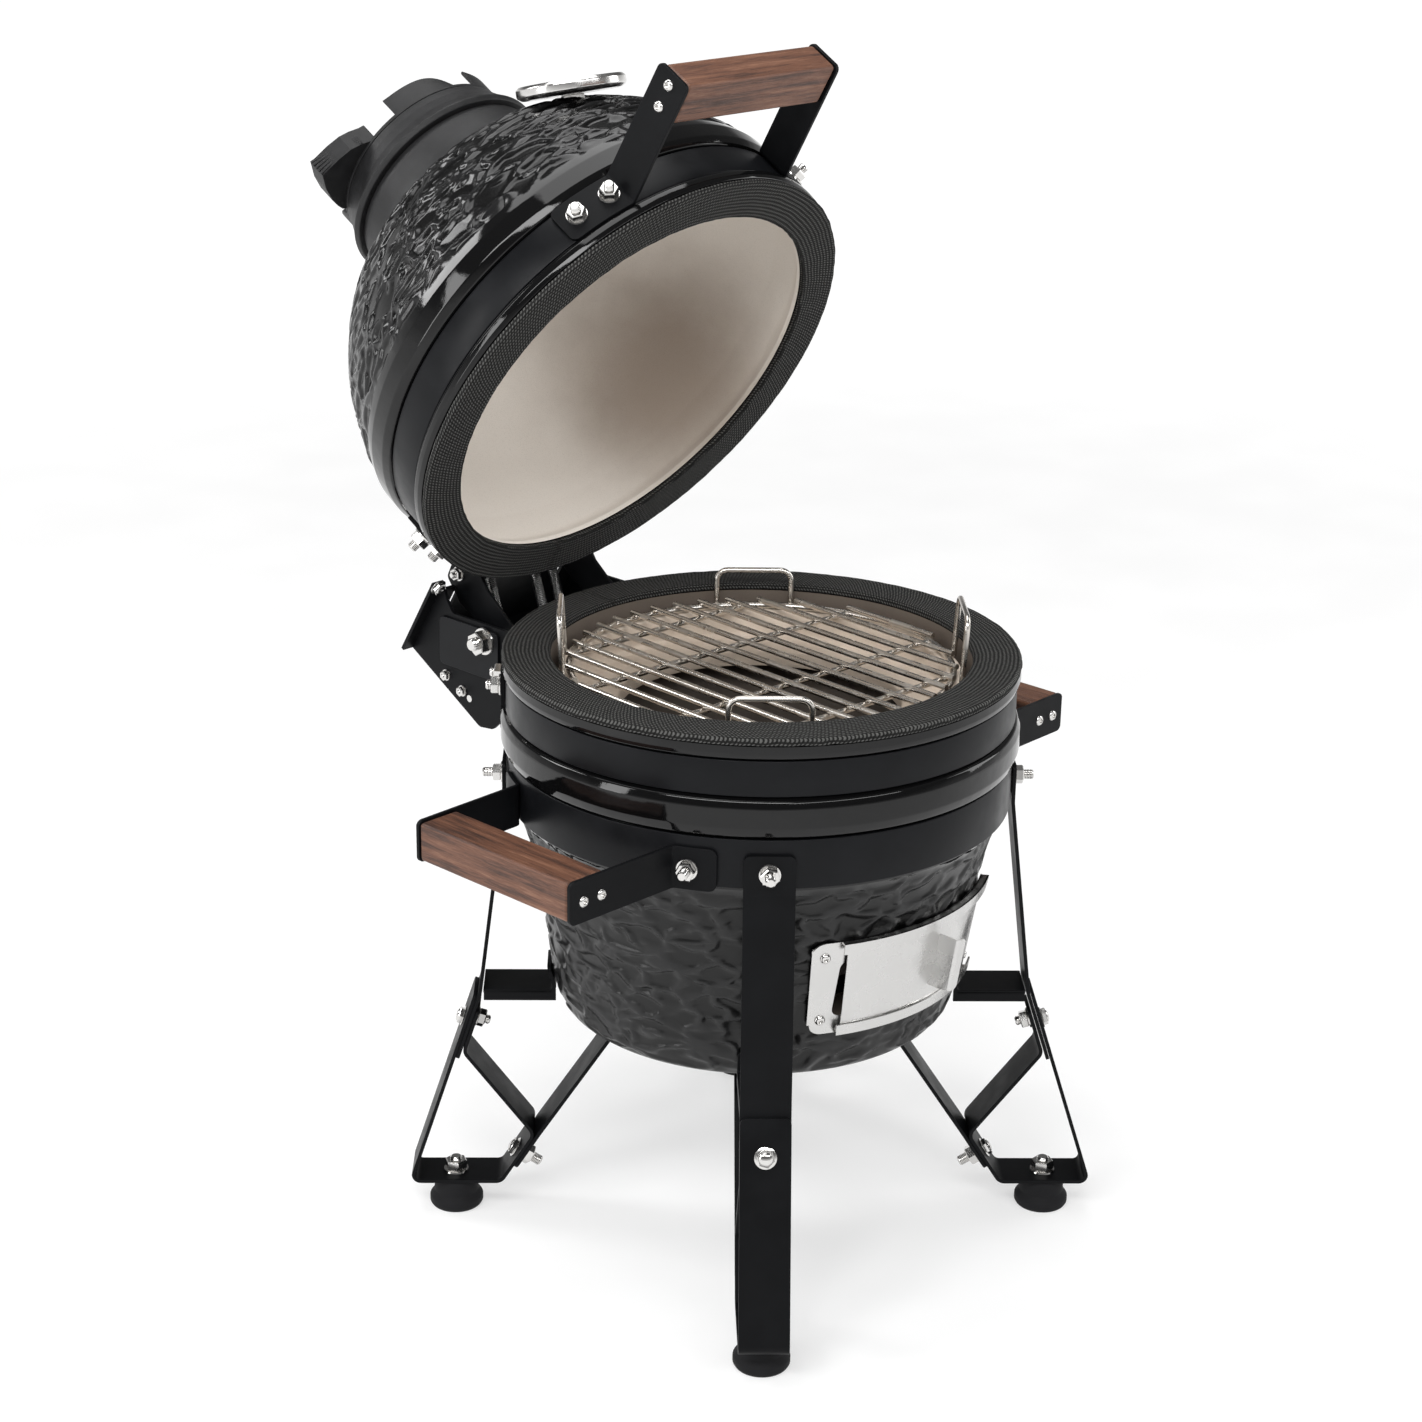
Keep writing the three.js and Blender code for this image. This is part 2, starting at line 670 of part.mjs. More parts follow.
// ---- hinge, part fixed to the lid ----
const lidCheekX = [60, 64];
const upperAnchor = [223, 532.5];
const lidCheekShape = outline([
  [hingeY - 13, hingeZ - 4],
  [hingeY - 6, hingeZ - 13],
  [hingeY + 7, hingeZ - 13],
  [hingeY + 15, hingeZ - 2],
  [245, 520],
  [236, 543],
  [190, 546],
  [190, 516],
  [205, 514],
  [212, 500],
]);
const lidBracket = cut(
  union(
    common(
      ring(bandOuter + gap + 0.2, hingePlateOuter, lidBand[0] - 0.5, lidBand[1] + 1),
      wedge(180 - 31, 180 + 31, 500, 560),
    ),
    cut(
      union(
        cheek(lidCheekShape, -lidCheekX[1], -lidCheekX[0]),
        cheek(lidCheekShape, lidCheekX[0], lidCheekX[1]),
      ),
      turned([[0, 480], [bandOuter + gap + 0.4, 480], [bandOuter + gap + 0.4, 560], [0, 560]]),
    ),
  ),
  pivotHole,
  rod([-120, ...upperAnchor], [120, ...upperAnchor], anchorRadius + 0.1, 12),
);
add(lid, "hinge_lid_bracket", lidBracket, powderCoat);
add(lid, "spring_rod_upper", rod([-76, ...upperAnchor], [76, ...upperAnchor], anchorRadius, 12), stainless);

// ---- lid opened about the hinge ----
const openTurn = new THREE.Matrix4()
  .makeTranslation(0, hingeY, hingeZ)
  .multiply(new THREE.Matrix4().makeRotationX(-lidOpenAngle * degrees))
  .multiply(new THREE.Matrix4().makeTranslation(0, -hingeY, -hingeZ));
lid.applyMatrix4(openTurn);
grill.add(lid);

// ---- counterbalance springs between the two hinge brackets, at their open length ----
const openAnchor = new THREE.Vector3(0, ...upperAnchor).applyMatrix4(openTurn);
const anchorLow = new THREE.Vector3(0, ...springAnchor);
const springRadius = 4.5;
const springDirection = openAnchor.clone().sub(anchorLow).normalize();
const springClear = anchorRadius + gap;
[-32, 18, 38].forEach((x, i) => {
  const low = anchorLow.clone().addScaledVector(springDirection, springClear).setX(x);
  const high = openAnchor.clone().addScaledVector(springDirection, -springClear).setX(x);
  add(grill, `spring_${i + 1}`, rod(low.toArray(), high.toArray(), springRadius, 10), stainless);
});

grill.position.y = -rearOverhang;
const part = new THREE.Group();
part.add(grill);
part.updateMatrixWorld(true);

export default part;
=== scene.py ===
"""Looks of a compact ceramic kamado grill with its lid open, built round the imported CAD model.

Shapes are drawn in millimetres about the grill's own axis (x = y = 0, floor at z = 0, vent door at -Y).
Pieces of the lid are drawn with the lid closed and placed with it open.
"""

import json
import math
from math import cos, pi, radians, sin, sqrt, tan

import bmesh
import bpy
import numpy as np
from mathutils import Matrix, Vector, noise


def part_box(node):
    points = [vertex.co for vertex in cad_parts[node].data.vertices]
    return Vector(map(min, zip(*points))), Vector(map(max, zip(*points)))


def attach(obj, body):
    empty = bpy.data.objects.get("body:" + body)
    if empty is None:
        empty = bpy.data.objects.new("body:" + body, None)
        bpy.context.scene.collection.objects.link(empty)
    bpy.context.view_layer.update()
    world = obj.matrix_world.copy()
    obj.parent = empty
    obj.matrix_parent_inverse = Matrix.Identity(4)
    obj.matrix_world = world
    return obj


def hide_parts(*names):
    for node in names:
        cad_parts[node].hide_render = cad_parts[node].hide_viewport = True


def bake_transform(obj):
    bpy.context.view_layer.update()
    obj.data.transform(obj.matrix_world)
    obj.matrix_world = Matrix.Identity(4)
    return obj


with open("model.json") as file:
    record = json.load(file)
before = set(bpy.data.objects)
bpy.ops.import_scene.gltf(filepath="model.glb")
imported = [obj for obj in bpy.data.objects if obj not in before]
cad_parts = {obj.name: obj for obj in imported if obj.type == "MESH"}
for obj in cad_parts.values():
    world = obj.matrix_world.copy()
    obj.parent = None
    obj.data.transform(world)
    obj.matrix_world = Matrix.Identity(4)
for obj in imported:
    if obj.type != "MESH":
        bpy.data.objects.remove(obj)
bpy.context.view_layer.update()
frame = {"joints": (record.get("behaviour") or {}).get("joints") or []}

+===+

In this exercise, copy only the lines from the opening line of the material through the line where "grill.add(lid);" appears.

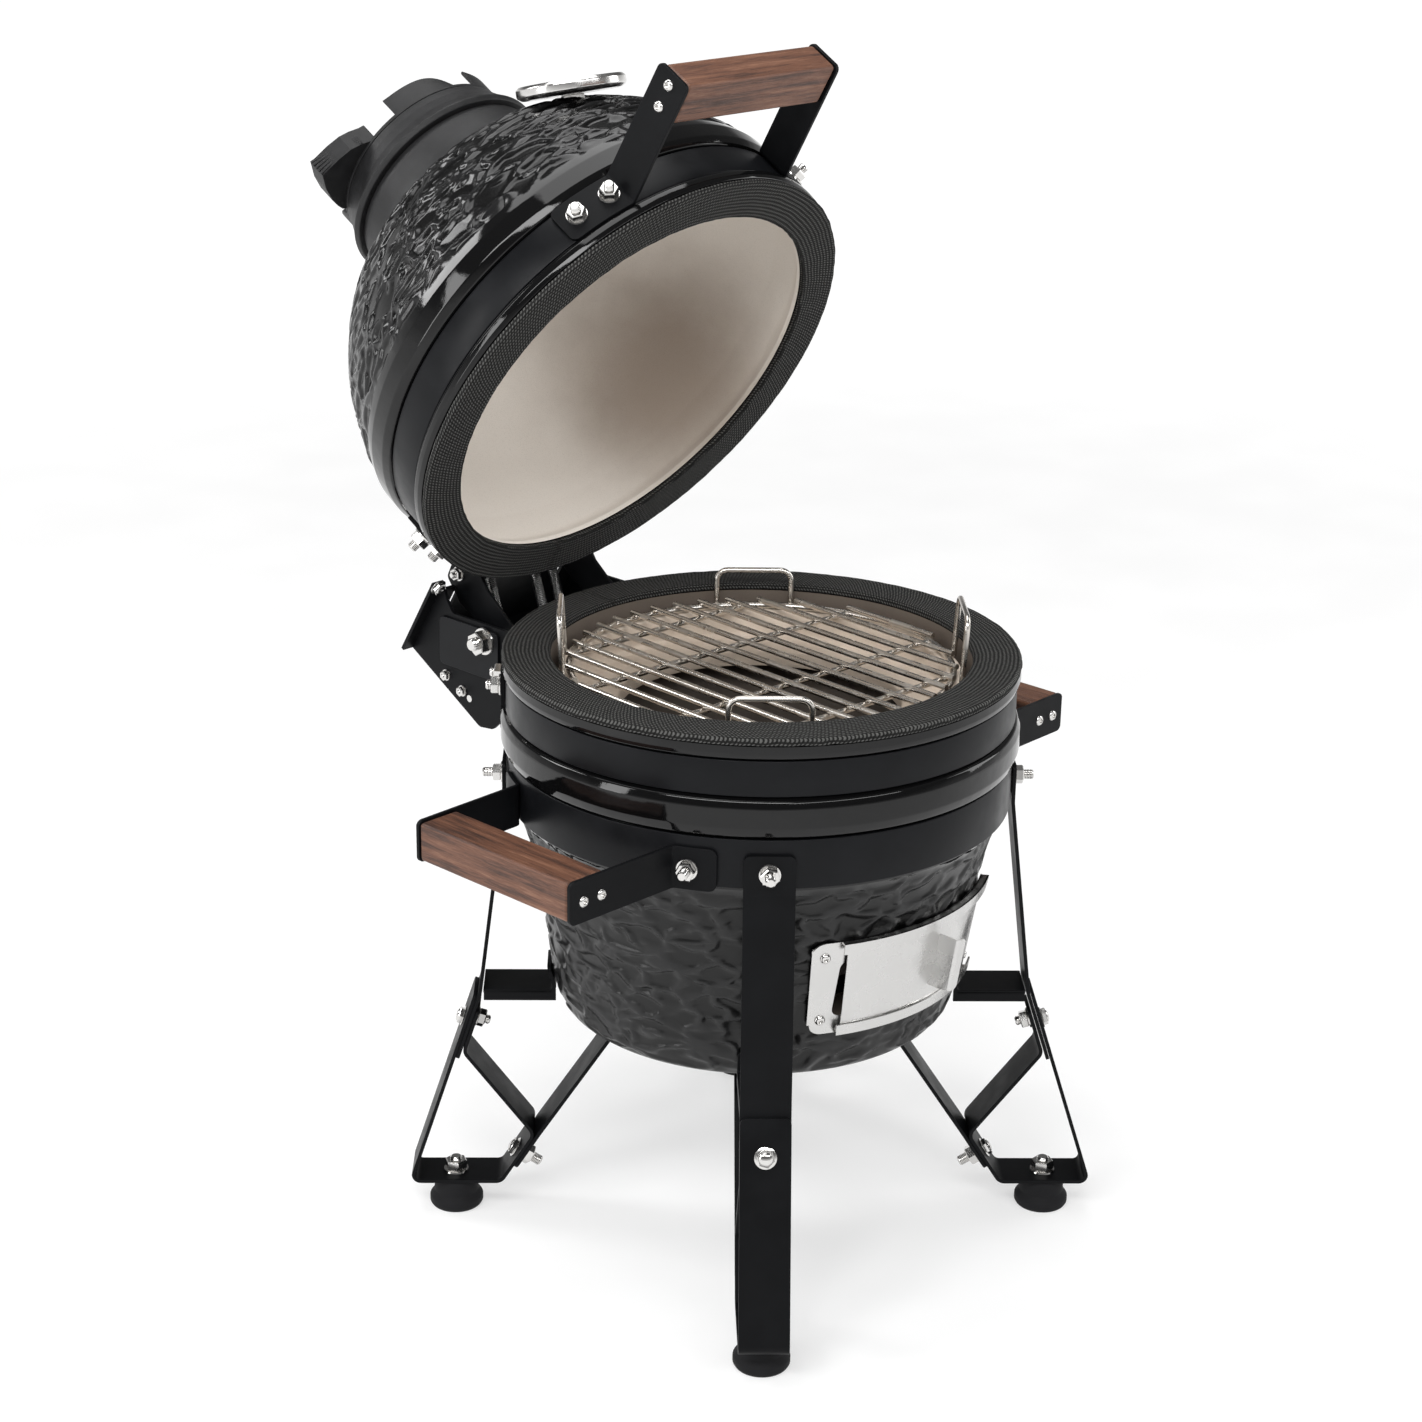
Keep writing the three.js and Blender code for this image. This is part 2, starting at line 670 of part.mjs. More parts follow.
// ---- hinge, part fixed to the lid ----
const lidCheekX = [60, 64];
const upperAnchor = [223, 532.5];
const lidCheekShape = outline([
  [hingeY - 13, hingeZ - 4],
  [hingeY - 6, hingeZ - 13],
  [hingeY + 7, hingeZ - 13],
  [hingeY + 15, hingeZ - 2],
  [245, 520],
  [236, 543],
  [190, 546],
  [190, 516],
  [205, 514],
  [212, 500],
]);
const lidBracket = cut(
  union(
    common(
      ring(bandOuter + gap + 0.2, hingePlateOuter, lidBand[0] - 0.5, lidBand[1] + 1),
      wedge(180 - 31, 180 + 31, 500, 560),
    ),
    cut(
      union(
        cheek(lidCheekShape, -lidCheekX[1], -lidCheekX[0]),
        cheek(lidCheekShape, lidCheekX[0], lidCheekX[1]),
      ),
      turned([[0, 480], [bandOuter + gap + 0.4, 480], [bandOuter + gap + 0.4, 560], [0, 560]]),
    ),
  ),
  pivotHole,
  rod([-120, ...upperAnchor], [120, ...upperAnchor], anchorRadius + 0.1, 12),
);
add(lid, "hinge_lid_bracket", lidBracket, powderCoat);
add(lid, "spring_rod_upper", rod([-76, ...upperAnchor], [76, ...upperAnchor], anchorRadius, 12), stainless);

// ---- lid opened about the hinge ----
const openTurn = new THREE.Matrix4()
  .makeTranslation(0, hingeY, hingeZ)
  .multiply(new THREE.Matrix4().makeRotationX(-lidOpenAngle * degrees))
  .multiply(new THREE.Matrix4().makeTranslation(0, -hingeY, -hingeZ));
lid.applyMatrix4(openTurn);
grill.add(lid);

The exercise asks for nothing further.